I’m not sure why choosing signed int as default is particularly strange. Back then all programming examples were basically showing bits of code with subtraction and additions and other numeric applications, and then of course you want signed integers - you shouldn’t have to remember to tag all your declarations with “signed”.
Of course for indexing you’ll be better off with unsigned integers, but indexing isn’t the major use for numbers. Try to imagine a calculator where the integers are unsigned unless you declare them to be signed…

jhi · January 19, 2022, 10:29am

I didn’t think it was strange as such, I was just being curious about the background.

EdS · January 19, 2022, 11:22am

I was surprised to learn of the three-fold nature of char!

I do recall a friend of mine was miffed to have an endianness issue in his code, as he thought he’d been straightforward. I think he’d written on an x86 (Linux) and I was trying to run his code on a SPARC (SunOS).

(We also learn that sometimes - these days, usually - it’s the platform, not the CPU, which chooses an endianness. Here’s a story about Apple’s journey which has left traces in the header of the Universal Binary format.)

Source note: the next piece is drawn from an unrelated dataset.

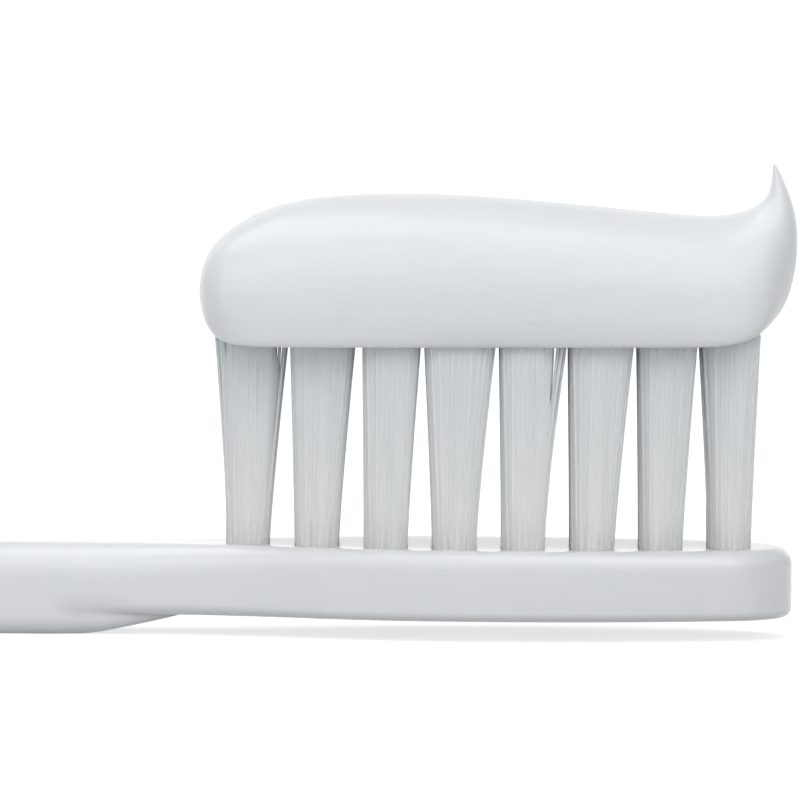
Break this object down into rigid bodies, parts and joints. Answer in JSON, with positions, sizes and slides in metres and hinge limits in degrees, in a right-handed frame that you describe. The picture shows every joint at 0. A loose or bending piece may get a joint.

jecel · January 19, 2022, 6:30pm

Note that “integer” was assumed to be signed back then. That is why Intel created the “ordinal” data type for its iAPX432 processor (started in 1976, released in 1981):

character: 8 bits, for text and booleans
short ordinal: 16 bits, unsgined
ordinal: 32 bits, unsgined
short integer: 16 bits, unsgined
integer: 32 bits, unsgined
short real: 32 bits, IEEE floating point
real: 64 bits, IEEE floating point
temporary real: 80 bits, floating point

The 432 allowed logic operations on ordinals, but not on integers. On the other hand, the “neg” instruction was invalid for ordinals.

The main difference between signed and unsigned integers is in comparisons, so having both implies two sets of those. Shifting to the right is also different for signed and unsigned.

For the Inmos Transputer processor the designers decided that the main use for unsigned integers was for addresses so they defined their address space as signed (0 is in the middle of the memory map) to avoid having to do everything twice. They quickly added a set of instructions for unsigned integers, however, when they figure out that some clients would want to run C on their chip instead of their own Occam language.

jhi · January 23, 2022, 2:37pm

And Pascal had integers and ordinals.

Michael_Barry · January 23, 2022, 6:48pm

All of the two’s complement machines I know can juggle signed integers just as well as unsigned integers, as long as the comparison-and-branch functionality is there or can be synthesized economically. If the added functionality is there for free or nearly free, why not use it?

oldben · January 24, 2022, 11:04pm

What about shifting, what does the C standard say about that?
Ben.